> [EXERCISE DESCRIPTION] In the listing below, locate the line that contains "comb_screws();" and the line that contains "record = json.load(file)". Restate word for word those two lines and every line between them, and nothing else.

> [SUPPLIED DATA]
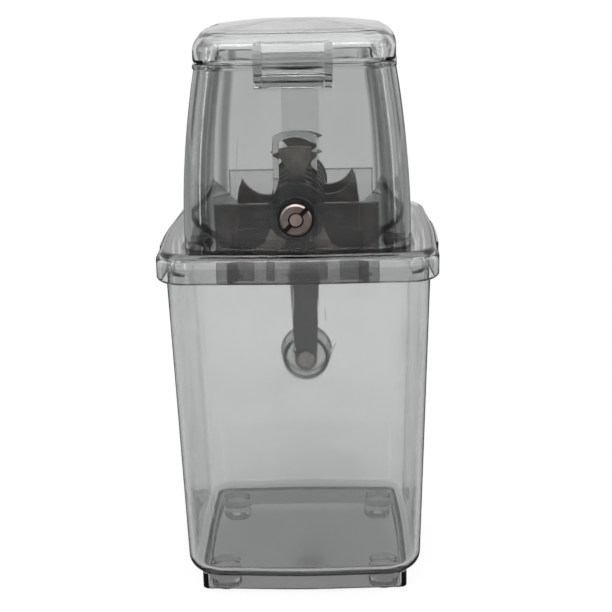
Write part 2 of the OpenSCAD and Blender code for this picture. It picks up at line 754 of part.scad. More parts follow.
module fixed_comb(side) {
    low = chamber_z + 1.5;
    color(steel) at_bin() difference() {
        rotate(side > 0 ? 0 : 180) union() {
            translate([channel_x - strip_t, -chamber_inner + seat_gap, low])
                cube([strip_t, 2 * (chamber_inner - seat_gap), strip_top_z - low]);
            for (i = [0:claw_count]) {
                y = claw_pitch * (i - claw_count / 2);
                slab_y(y - tooth_t / 2, y + tooth_t / 2) tooth_outline();
            }
        }
        at_comb_screws(channel_x - strip_t - 1, [side])
            cylinder(r = screw_r + press_gap, h = strip_t + 2, $fn = fine_fn);
    }
}

// A pan-head screw that points down -Z from its head's seat
module screw(shank) {
    difference() {
        union() {
            translate([0, 0, -shank]) cylinder(r = screw_r, h = shank, $fn = fine_fn);
            cylinder(r = screw_head_r, h = screw_head_h, $fn = fine_fn);
        }
        translate([0, 0, screw_head_h - 0.7]) {
            translate([-screw_head_r * 0.6, -0.4, 0]) cube([screw_head_r * 1.2, 0.8, 1]);
            translate([-0.4, -screw_head_r * 0.6, 0]) cube([0.8, screw_head_r * 1.2, 1]);
        }
    }
}

module chamber_screws() {
    color(steel) at_bin() at_bosses(deck_under_z - flange_t) rotate([180, 0, 0]) screw(screw_len + flange_t - 1);
}

module comb_screws() {
    color(steel) at_bin() at_comb_screws(channel_x + chamber_wall) screw(chamber_wall + strip_t - 0.2);
}

// ---------- bearings ----------

module bush() {
    color(black) at_shaft() difference() {
        union() {
            rod_y(bush_r, chamber_inner, column_face);
            rod_y(bush_flange_r, chamber_face, chamber_face + bush_flange_t);
        }
        rod_y(journal_r + run_gap, chamber_inner - 1, column_face + 1);
    }
}

module front_bush() { translate([0, 2 * body_y, 0]) mirror([0, 1, 0]) bush(); }
module rear_bush() { bush(); }

// ---------- rotor ----------

module drive_shaft() {
    color(steel) at_shaft() {
        rod_y(thread_r, -shaft_front, -washer_in + 0.2);
        rod_y(journal_r, -washer_in + 0.2, -disc_out);
        bar_y(2 * journal_r, -disc_out, disc_out);
        rod_y(journal_r, disc_out, washer_in);
        bar_y(drive_square, washer_in, arm_out - 0.2);
        rod_y(thread_r, arm_out - 0.2, shaft_rear);
    }
}

// A square bore for the shaft, with room to slide on
module shaft_square(y0, y1) { bar_y(2 * (journal_r + press_gap), y0, y1); }

// One claw along +X: an arc-headed anchor whose flanks are hollowed to sharp tips
module claw_outline() {
    tip = [claw_r * cos(claw_angle), claw_r * sin(claw_angle)];
    spread = tip.y - claw_neck;
    flank_r = (spread * spread + pow(tip.x - neck_r, 2)) / (2 * spread);
    difference() {
        intersection() {
            circle(r = claw_r, $fn = 128);
            translate([0, -tip.y]) square([claw_r + 1, 2 * tip.y]);
        }
        for (s = [-1, 1]) translate([neck_r, s * (claw_neck + flank_r)]) circle(r = flank_r, $fn = round_fn);
    }
}

module claw(i) {
    y = claw_pitch * (i - (claw_count + 1) / 2);
    color(steel) at_shaft() difference() {
        slab_y(y - claw_t / 2, y + claw_t / 2) union() {
            circle(r = hub_r, $fn = round_fn);
            for (a = claw_ways[i - 1]) rotate(a) claw_outline();
        }
        shaft_square(y - claw_t, y + claw_t);
    }
}

// A bobbin between y0 and y1, waisted half way
module bobbin(y0, y1) {
    lip = min(1, (y1 - y0) / 5);
    color(black) at_shaft() difference() {
        turned_y([[0, y0], [spacer_r, y0], [spacer_r, y0 + lip], [waist_r, y0 + 2 * lip],
                  [waist_r, y1 - 2 * lip], [spacer_r, y1 - lip], [spacer_r, y1], [0, y1]]);
        shaft_square(y0 - 1, y1 + 1);
    }
}

module spacer(i) {
    y = claw_pitch * (i - claw_count / 2);
    half = (claw_pitch - claw_t) / 2;
    bobbin(y - half, y + half);
}

module front_end_spacer() { bobbin(-disc_in, -stack_end); }
module rear_end_spacer() { bobbin(stack_end, disc_in); }

module end_disc(y0, y1, out) {
    edge = 0.8;
    rim = out > 0 ? [[end_disc_r, y0], [end_disc_r, y1 - edge], [end_disc_r - edge, y1]]
                  : [[end_disc_r - edge, y0], [end_disc_r, y0 + edge], [end_disc_r, y1]];
    color(black) at_shaft() difference() {
        turned_y(concat([[0, y0]], rim, [[0, y1]]));
        shaft_square(y0 - 1, y1 + 1);
    }
}

module front_end_disc() { end_disc(-disc_out, -disc_in, -1); }
module rear_end_disc() { end_disc(disc_in, disc_out, 1); }

module front_washer() {
    color(steel) at_shaft() difference() {
        rod_y(washer_r, -nut_in, -washer_in);
        rod_y(thread_r + press_gap, -nut_in - 1, -washer_in + 1);
    }
}

module front_nut() {
    slot_w = 2;
    slot_depth = 1.3;
    relief_r = 3.3;
    face = -nut_in - nut_t;
    color(steel) at_shaft() difference() {
        turned_y([[0, face], [nut_r - 0.7, face], [nut_r, face + 0.7], [nut_r, -nut_in], [0, -nut_in]]);
        rod_y(thread_r + press_gap, face - 1, -nut_in + 1);
        rod_y(relief_r, face - 1, face + 1.4);
        rotate([0, -45, 0]) translate([-nut_r - 1, face - 1, -slot_w / 2])
            cube([2 * nut_r + 2, slot_depth + 1, slot_w]);
    }
}

// ---------- crank ----------

module crank_hub() {
    y0 = washer_in;
    neck = crank_hub_r - 1.2;
    color(black) at_shaft() difference() {
        turned_y([[0, y0], [crank_hub_r, y0], [crank_hub_r, y0 + 2], [neck, y0 + 3], [neck, arm_in - 2],
                  [crank_hub_r, arm_in - 1], [crank_hub_r, arm_in], [0, arm_in]]);
        bar_y(drive_square + 2 * press_gap, y0 - 1, arm_in + 1);
    }
}

// Half width of the arm at a depth below the shaft
function arm_half(depth) = arm_hub_r + (arm_tip_r - arm_hub_r) * depth / crank_len;

// A straight-sided stretch of the arm between two depths, inset from its edges
module arm_stretch(from, to, inset) {
    polygon([[arm_half(from) - inset, -from], [arm_half(to) - inset, -to],
             [inset - arm_half(to), -to], [inset - arm_half(from), -from]]);
}

module crank_arm() {
    rib_end = 8.2;
    rib_inset = 1.2;
    color(dark_smoke) at_shaft() difference() {
        union() {
            slab_y(arm_in, arm_out) union() {
                circle(r = arm_hub_r, $fn = round_fn);
                arm_stretch(0, crank_len, 0);
                translate([0, -crank_len]) circle(r = arm_tip_r, $fn = round_fn);
            }
            slab_y(arm_in - rib_t, arm_in + arm_t / 2)
                arm_stretch(crank_hub_r + 1.5, crank_len - rib_end, rib_inset);
        }
        bar_y(drive_square + 2 * press_gap, arm_in - 1, arm_out + 1);
        translate([0, 0, -crank_len]) rod_y(knob_pin_r + press_gap, arm_in - 2, arm_out + 1, fine_fn);
    }
}

module crank_nut() {
    color(steel) at_shaft() difference() {
        translate([0, arm_out, 0]) rotate([-90, 0, 0]) union() {
            cylinder(r = crank_nut_w / 2 / cos(30), h = crank_nut_h - 1, $fn = 6);
            cylinder(r = crank_nut_w / 2 - 0.4, h = crank_nut_h, $fn = round_fn);
        }
        rod_y(thread_r + press_gap, arm_out - 1, shaft_rear + seat_gap);
    }
}

module knob_pin() {
    head_y = knob_out - pin_recess + seat_gap;
    color(steel) translate([0, body_y, knob_z]) {
        rod_y(pin_head_r, arm_in - 1, arm_in);
        rod_y(knob_pin_r, arm_in, head_y, fine_fn);
        rod_y(pin_head_r, head_y, head_y + pin_head_t);
    }
}

// A flared cup that is open towards the arm, with a tube for the pin down its middle
module crank_knob() {
    tube_r = knob_pin_r + 2.2;
    flare_y = knob_in + 14;
    end_r = knob_out - flare_y;
    steps = 6;
    belly = [for (i = [0:steps]) let (a = 90 * i / steps)
        [knob_r - end_r + end_r * cos(a), flare_y + end_r * sin(a)]];
    hollow_r = end_r - knob_wall;
    hollow = [for (i = [steps:-1:0]) let (a = 90 * i / steps)
        [knob_r - end_r + hollow_r * cos(a), flare_y + hollow_r * sin(a) - pin_recess]];
    color(smoke) translate([0, body_y, knob_z]) difference() {
        turned_y(concat(
            [[0, knob_in], [tube_r, knob_in], [tube_r, hollow[0].y]], hollow,
            [[knob_near_r - knob_wall, knob_in], [knob_near_r, knob_in]], belly, [[0, knob_out]]));
        rod_y(knob_pin_r + run_gap, knob_in - 1, knob_out + 1, fine_fn);
        rod_y(pin_head_r + seat_gap, knob_out - pin_recess, knob_out + 1);
    }
}

foot(-1, -1);  // foot_front_left
foot(1, -1);  // foot_front_right
foot(-1, 1);  // foot_rear_left
foot(1, 1);  // foot_rear_right
ice_bin();
collar();
hopper();
crush_chamber();
fixed_comb(-1);  // fixed_comb_left
fixed_comb(1);  // fixed_comb_right
chamber_screws();
comb_screws();
front_bush();
rear_bush();
lid();
hinge_pin();
drive_shaft();
front_washer();
front_nut();
front_end_disc();
rear_end_disc();
front_end_spacer();
rear_end_spacer();
crank_hub();
crank_arm();
crank_nut();
knob_pin();
crank_knob();
for (i = [1:claw_count]) claw(i);
for (i = [1:claw_count - 1]) spacer(i);
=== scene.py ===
"""Looks of the hand-cranked ice crusher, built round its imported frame."""
import json
import math

import bmesh
import bpy
from mathutils import Matrix, Vector


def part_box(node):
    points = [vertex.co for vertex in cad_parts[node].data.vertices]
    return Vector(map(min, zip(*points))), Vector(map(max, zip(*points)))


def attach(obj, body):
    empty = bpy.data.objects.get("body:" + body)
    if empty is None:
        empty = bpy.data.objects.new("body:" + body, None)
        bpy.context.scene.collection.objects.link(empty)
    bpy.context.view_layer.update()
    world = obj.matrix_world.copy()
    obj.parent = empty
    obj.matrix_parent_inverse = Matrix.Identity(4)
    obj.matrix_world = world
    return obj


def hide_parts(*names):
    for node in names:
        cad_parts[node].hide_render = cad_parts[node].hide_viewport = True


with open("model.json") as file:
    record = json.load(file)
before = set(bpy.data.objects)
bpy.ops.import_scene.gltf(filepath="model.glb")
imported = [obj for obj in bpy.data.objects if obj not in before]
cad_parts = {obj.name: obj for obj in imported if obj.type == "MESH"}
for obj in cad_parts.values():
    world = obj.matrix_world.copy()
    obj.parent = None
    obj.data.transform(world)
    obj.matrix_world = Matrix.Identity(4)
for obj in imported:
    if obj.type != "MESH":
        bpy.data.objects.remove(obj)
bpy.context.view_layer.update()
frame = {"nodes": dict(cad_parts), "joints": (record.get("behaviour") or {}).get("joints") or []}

bl_info = {
    "name": "Ice crusher looks",
    "version": (1, 0, 0),
    "blender": (4, 5, 0),
    "location": "3D View > Sidebar > Crusher",
    "description": "Clear shells, steel rotor and studio for the hand-cranked ice crusher",
    "category": "Object",
}

MM = 0.001
NODES = frame["nodes"]
BOX = {name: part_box(name) for name in NODES}
JOINT = {j["name"]: j for j in frame["joints"]}


def high(name, axis):
    """Upper end of a CAD node's box along an axis, in millimetres."""
    return BOX[name][1][axis] / MM


def low(name, axis):
    """Lower end of a CAD node's box along an axis, in millimetres."""
    return BOX[name][0][axis] / MM


# ---------- axes, levels and faces that the pieces share ----------
# All in millimetres. AXIS_Y is where the bin's own axis stands; every other y is counted from it.

AXIS_Y = JOINT["crank_turn"]["pos_m"][1] / MM
SHAFT_Z = JOINT["crank_turn"]["pos_m"][2] / MM
HINGE_Y = JOINT["lid_hinge"]["pos_m"][1] / MM - AXIS_Y
HINGE_Z = JOINT["lid_hinge"]["pos_m"][2] / MM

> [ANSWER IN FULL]
comb_screws();
front_bush();
rear_bush();
lid();
hinge_pin();
drive_shaft();
front_washer();
front_nut();
front_end_disc();
rear_end_disc();
front_end_spacer();
rear_end_spacer();
crank_hub();
crank_arm();
crank_nut();
knob_pin();
crank_knob();
for (i = [1:claw_count]) claw(i);
for (i = [1:claw_count - 1]) spacer(i);
=== scene.py ===
"""Looks of the hand-cranked ice crusher, built round its imported frame."""
import json
import math

import bmesh
import bpy
from mathutils import Matrix, Vector


def part_box(node):
    points = [vertex.co for vertex in cad_parts[node].data.vertices]
    return Vector(map(min, zip(*points))), Vector(map(max, zip(*points)))


def attach(obj, body):
    empty = bpy.data.objects.get("body:" + body)
    if empty is None:
        empty = bpy.data.objects.new("body:" + body, None)
        bpy.context.scene.collection.objects.link(empty)
    bpy.context.view_layer.update()
    world = obj.matrix_world.copy()
    obj.parent = empty
    obj.matrix_parent_inverse = Matrix.Identity(4)
    obj.matrix_world = world
    return obj


def hide_parts(*names):
    for node in names:
        cad_parts[node].hide_render = cad_parts[node].hide_viewport = True


with open("model.json") as file:
    record = json.load(file)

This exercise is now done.